Let us see the 'cross bike!


----------



## Masi-Rider (Nov 2, 2006)

*New-Old Masi SS Commuter*

Old Frame-New Build for the daily commute:


----------



## darbo (Dec 9, 2002)

unclefuzzy_ss said:


> Tease!
> 
> Let us see the 'cross bike!


masiguy posted up a pic of the SS version here http://masiguy.blogspot.com/2007/08/i-guess-you-like-it.html

understand there's also gonna be a geared version of the same frame, under $1K. Same color, i think. That flat crown fork is gorgeous...


----------



## Veni Vidi Vici (Feb 10, 2004)

*cyclocross?..........*

http://masiguy.blogspot.com/2006/08/im-back-and-jetlagged.html


----------



## darbo (Dec 9, 2002)

Veni Vidi Vici said:


> http://masiguy.blogspot.com/2006/08/im-back-and-jetlagged.html


nope, that's the alu bike which is still in the lineup, but the steel bike is a lot more traditional looking.


----------



## FatTireFred (Jan 31, 2005)

frankenbike... 

looks like horiz d/os... if so, why the tensioner?


----------



## FatTireFred (Jan 31, 2005)

darbo said:


> masiguy posted up a pic of the SS version here http://masiguy.blogspot.com/2007/08/i-guess-you-like-it.html
> 
> understand there's also gonna be a geared version of the same frame, under $1K. Same color, i think. That flat crown fork is gorgeous...

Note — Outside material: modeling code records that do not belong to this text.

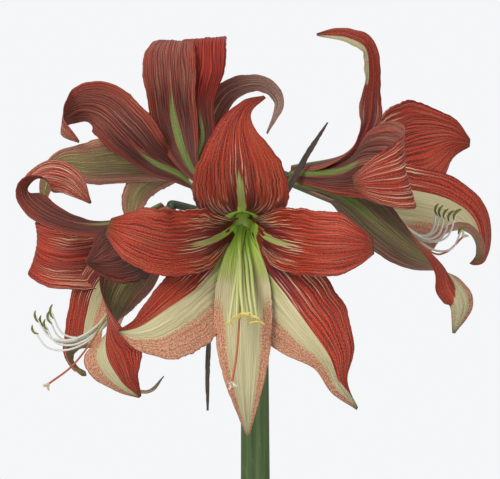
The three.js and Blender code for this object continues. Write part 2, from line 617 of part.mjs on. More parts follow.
// Leaves stand around the foot of the scape and are trimmed where they would touch it.
const leaves = [];
const leafRooms = [];
LEAVES.forEach((leaf) => {
  const start = { ...startOf(leaf), tube: 40 };
  leaves.push(cleared(blade(start, leaf, LEAF_THICKNESS), [scapeRoom, ...leafRooms]));
  leafRooms.push(blade(start, leaf, LEAF_THICKNESS, FIT_GAP));
});

// Bulb: a fat body with a neck. Scape and leaves stand in plain holes in the neck.
const bulbProfile = [[0, 74], [22, 76], [36, 84], [BULB_RADIUS, 100], [BULB_RADIUS, 116], [38, 132],
  [28, 146], [NECK_RADIUS + 1, 156], [NECK_RADIUS, NECK_TOP - 3], [NECK_RADIUS - 3, NECK_TOP], [0, NECK_TOP]];
const bulb = cleared(turned(bulbProfile, 16), [scapeRoom, ...leafRooms]);

const bulbRoomProfile = bulbProfile.map(([r, z]) => [r === 0 ? 0 : r + FIT_GAP, z < 80 ? z - FIT_GAP : z]);
const bulbRoom = turned(bulbRoomProfile, 16);

// Pot: tapered wall, raised rim and drain holes set off the centre.
const lip = POT_HEIGHT - RIM_HEIGHT;
const wallAt = (z) => POT_FOOT_RADIUS + ((POT_TOP_RADIUS - RIM_STEP - POT_FOOT_RADIUS) * z) / POT_HEIGHT;
const potProfile = [[0, 0], [POT_FOOT_RADIUS - 2, 0], [POT_FOOT_RADIUS, 2], [wallAt(lip - 1), lip - 1],
  [wallAt(lip) + RIM_STEP, lip + 1], [POT_TOP_RADIUS, POT_HEIGHT - 2], [POT_TOP_RADIUS - 2, POT_HEIGHT],
  [POT_TOP_RADIUS - POT_WALL - 1, POT_HEIGHT], [wallAt(POT_HEIGHT) - POT_WALL, POT_HEIGHT - 2],
  [wallAt(POT_FLOOR) - POT_WALL, POT_FLOOR], [0, POT_FLOOR]];
let pot = turned(potProfile, 30);
for (let i = 0; i < 4; i += 1) {
  const drain = new THREE.CylinderGeometry(DRAIN_RADIUS, DRAIN_RADIUS, POT_FLOOR * 3, 8);
  const angle = radians(45 + 90 * i);
  const cutter = placed(solidOf(drain), DRAIN_CIRCLE * Math.cos(angle), DRAIN_CIRCLE * Math.sin(angle), 0, 90);
  pot = pot.subtract(cutter);
}

const soilWall = (z) => wallAt(z) - POT_WALL - FIT_GAP;
const soilProfile = [[0, POT_FLOOR + FIT_GAP], [soilWall(POT_FLOOR) - 0.3, POT_FLOOR + FIT_GAP],
  [soilWall(SOIL_TOP - 2), SOIL_TOP - 2], [54, SOIL_TOP + 1], [30, SOIL_TOP + 3], [0, SOIL_TOP + 3]];
const soil = largest(turned(soilProfile, 32).subtract(bulbRoom));

addNode('pot', 'clay', pot);
addNode('soil', 'soil', soil);
addNode('bulb', 'bulb', bulb);
LEAVES.forEach((leaf, i) => addNode(`leaf_${leaf.name}`, 'leaf', leaves[i]));
addNode('scape', 'scape', scape);

// Pedicel with its ovary and the short plug that closes the foot of the flower's tube.
const taken = [scapeRoom];
FLOWERS.forEach((flower) => {
  const { axis } = crossFrame(flower);
  const at = (distance) => vec(flower.base).addScaledVector(axis, distance).toArray();
  const path = [...flower.pedicel, at(-6), at(-3), at(0), at(PLUG_LENGTH)];
  const stalk = (grow) => rod(path, [3.7, 3.2, 3.4, 4.2, 4.6, 4.2], 11, 8, grow);
  addNode(`${flower.name}_pedicel`, 'pedicel', cleared(stalk(0), taken));
  taken.push(stalk(FIT_GAP));
});

// Bracts, dry and narrow, held under the pedicels.
BRACTS.forEach((bract) => {
  const start = startOf(bract);
  addNode(`bract_${bract.name}`, 'bract', cleared(blade(start, bract, 1.6), taken));
  taken.push(blade(start, bract, 1.6, FIT_GAP));
});

// Tepals: each one is trimmed where it would cross a neighbour that is already in place.
const rooms = [...taken];
FLOWERS.forEach((flower) => {
  flower.tepals.forEach((tepal) => {
    const shape = { cup: PLAIN_CUP, ...tepal };
    const start = tepalStart(flower, tepal);
    const piece = cleared(blade(start, shape, TEPAL_THICKNESS), rooms);
    addNode(`${flower.name}_tepal_${tepal.name}`, tepal.look, piece);
    rooms.push(blade(start, shape, TEPAL_THICKNESS, FIT_GAP), piece);
  });
});

// Six filaments with their anthers, joined at the foot, and the pistil beside them.
FLOWERS.forEach((flower) => {
  const { axis, right, up } = crossFrame(flower);
  const at = (distance) => vec(flower.base).addScaledVector(axis, distance);
  const plate = at(PLUG_LENGTH + FIT_GAP + 0.6);
  const under = at(PLUG_LENGTH + FIT_GAP).toArray();
  const over = at(PLUG_LENGTH + FIT_GAP + 1.2).toArray();
  let stamens = rod([under, over], [4.1, 4.1], 1, 10);
  flower.fan.forEach((spreadOut, k) => {
    const angle = radians(60 * k + 30);
    const foot = plate.clone()
      .addScaledVector(right, 2.9 * Math.cos(angle))
      .addScaledVector(up, 2.9 * Math.sin(angle));
    const path = [foot.toArray(), ...flower.filaments].map((point, i, all) => {
      if (i === 0) return point;
      const share = i / (all.length - 1);
      const ringShare = (1 - share) ** 0.7;
      const ring = foot.clone().sub(plate).multiplyScalar(ringShare).toArray();
      return point.map((value, axisIndex) => value + ring[axisIndex] + spreadOut[axisIndex] * share ** 1.2);
    });
    stamens = stamens.add(rod(path, [1.1, 1, 0.9], 6, 3));
    const end = vec(path[path.length - 1]);
    const lean = vec(flower.anther).addScaledVector(vec(spreadOut), 0.15);
    const from = end.clone().addScaledVector(lean, -0.9).toArray();
    const to = end.clone().addScaledVector(lean, 0.9).toArray();
    stamens = stamens.add(rod([from, end.toArray(), to], [0.9, 1.8, 0.9], 2, 4));
  });
  let pistil = rod(flower.pistil, [1.2, 1.1, 1, 1.1], 8, 5);
  const tip = vec(flower.pistil[flower.pistil.length - 1]);
  const heading = vec(flower.stigma).normalize();
  const crosswise = heading.clone().cross(new THREE.Vector3(0, 1, 0.2)).normalize();
  for (let i = 0; i < 3; i += 1) {
    const aside = crosswise.clone().applyAxisAngle(heading, (i * 2 * Math.PI) / 3);
    const end = tip.clone().addScaledVector(heading.clone().addScaledVector(aside, 0.9), 3.4);
    pistil = pistil.add(rod([tip.toArray(), end.toArray()], [1.1, 0.9], 1, 4));
  }
  const pistilRoom = rod(flower.pistil, [1.2, 1.1, 1, 1.1], 8, 5, FIT_GAP);
  addNode(`${flower.name}_pistil`, 'style', cleared(pistil, rooms));
  addNode(`${flower.name}_stamens`, 'stamen', cleared(stamens, [...rooms, pistilRoom]));
});

export default scene;
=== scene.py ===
"""Looks of the potted amaryllis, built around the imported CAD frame.

Every blade is rebuilt on a fine grid from the same midribs that the solids follow, and gets
its colours from formulas over two coordinates: across the blade and along it. Lengths in the
tables are millimetres in the frame of the part: the origin is under the pot, +Z is up.
"""

import math

import bpy
import numpy as np
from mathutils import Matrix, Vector


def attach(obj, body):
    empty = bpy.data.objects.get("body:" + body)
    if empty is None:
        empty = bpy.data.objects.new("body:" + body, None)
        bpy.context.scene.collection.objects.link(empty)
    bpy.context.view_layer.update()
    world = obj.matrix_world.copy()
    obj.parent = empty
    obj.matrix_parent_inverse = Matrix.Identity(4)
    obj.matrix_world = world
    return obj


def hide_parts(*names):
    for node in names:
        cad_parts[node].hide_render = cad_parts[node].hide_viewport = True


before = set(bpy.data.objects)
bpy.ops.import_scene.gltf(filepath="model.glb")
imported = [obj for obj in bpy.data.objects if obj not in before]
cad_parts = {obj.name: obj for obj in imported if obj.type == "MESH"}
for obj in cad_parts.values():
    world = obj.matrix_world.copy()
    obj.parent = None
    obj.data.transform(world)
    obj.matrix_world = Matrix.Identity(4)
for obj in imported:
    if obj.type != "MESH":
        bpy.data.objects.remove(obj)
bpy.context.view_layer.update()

MM = 0.001
TURN = 2 * math.pi

# Sizes that repeat the driving dimensions of the solids.
POT_HEIGHT = 125
POT_TOP_RADIUS = 75
POT_FOOT_RADIUS = 52
POT_WALL = 5.5
POT_FLOOR = 7
DRAIN_RADIUS = 5
DRAIN_CIRCLE = 28
RIM_HEIGHT = 24
RIM_STEP = 3.5
SOIL_TOP = 108
BULB_RADIUS = 44
NECK_TOP = 168
NECK_RADIUS = 21
SCAPE_FOOT = 154
SCAPE_TOP = 553
SCAPE_RADIUS = 9.4
SCAPE_FOOT_RADIUS = 11.5
INNER_RING = 5.6
OUTER_RING = 7.2
PLUG_LENGTH = 4
TEPAL_THICKNESS = 0.7
LEAF_THICKNESS = 1.6

# The photograph: its frame, and where the camera stood.
PHOTO_WIDTH = 500
CAMERA_PLACE = (-3.5, -1700, 531)
MM_PER_PIXEL = 0.7
SENSOR = 36

SIDE = [0.2, 0.32, 0.6, 0.9, 1, 1, 0.88, 0.25]
SPEAR = [0.24, 0.42, 0.72, 0.96, 1, 0.82, 0.45, 0.04]
PLAIN_CUP = [18, 10, 0]
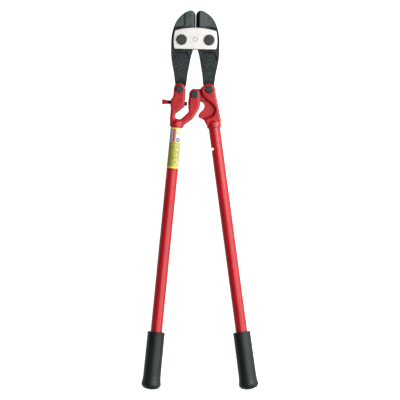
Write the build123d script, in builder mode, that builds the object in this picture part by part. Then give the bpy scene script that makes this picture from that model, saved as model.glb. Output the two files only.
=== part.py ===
"""Bolt cutters of the 900 mm class, lying on their back with the blades towards +Y.

Frame: +X right, +Y from the grips to the blades, +Z up through the thickness.
The origin is the middle of the base of the whole object's box.
Shapes are drawn in the linkage plane: u is right and v is forward, from the main pivot.
The forged pieces are the same on both faces, so each is made as an upper half and mirrored.
"""
import os
from math import cos, radians, sin

from build123d import *

os.makedirs("parts", exist_ok=True)

# ---------------------------------------------------------------- driving dimensions (mm)
# Where the linkage plane lies in the object's frame
PIVOT_X = -25.6
PIVOT_Y = 259.0
REST_HEIGHT = 24.0

# Linkage: blade pivots and link pivots, one on each side of the main pivot's line
BLADE_U, BLADE_V = 33.65, 132.7
LINK_U, LINK_V = 36.0, 12.2

# Half thicknesses about the linkage plane
JAW_HALF = 10.9
ARM_HALF = 8.2
NOSE_HALF = 8.0
TONGUE_HALF = 6.0
SLOT_HALF = 6.25
CHEEK_HALF = 14.0
PLATE_INNER = 11.0
PLATE_OUTER = 17.0

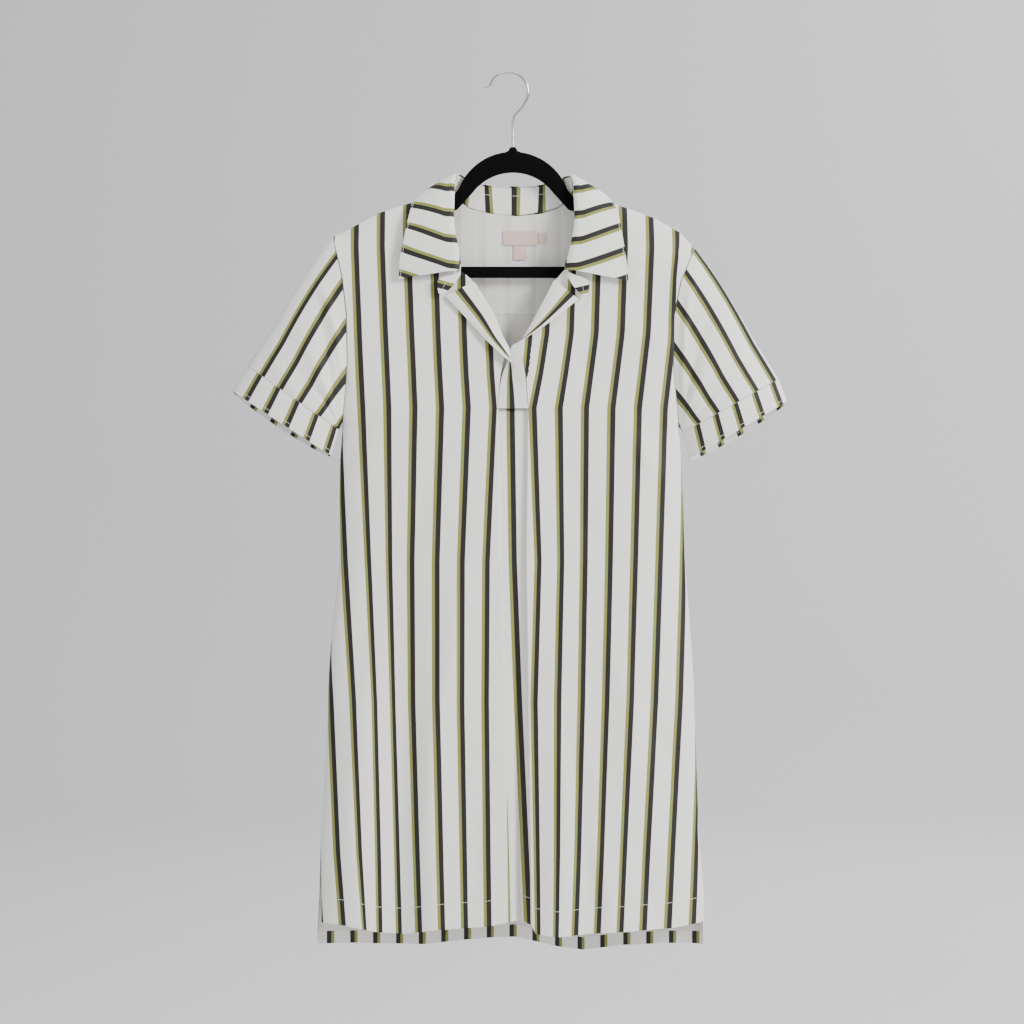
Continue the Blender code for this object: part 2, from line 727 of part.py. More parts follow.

the stays on that thing look reallllly long... and a der hanger on a SS is rather noncommital. wonder if it will come with a flip flop hub


----------



## Chris H (Jul 7, 2005)

Dave Hickey said:


> I want one..That cream colored one is too cool



Now the race is on to see if I can get one before Dave Hickey can... same color as well. Luckily this is one of the few times in my life where I might have an in!


----------



## Veni Vidi Vici (Feb 10, 2004)

darbo said:


> nope, that's the alu bike which is still in the lineup, but the steel bike is a lot more traditional looking.



Maybe this is what your looking for.......
http://masiguy.blogspot.com/search/label/beautiful bike


----------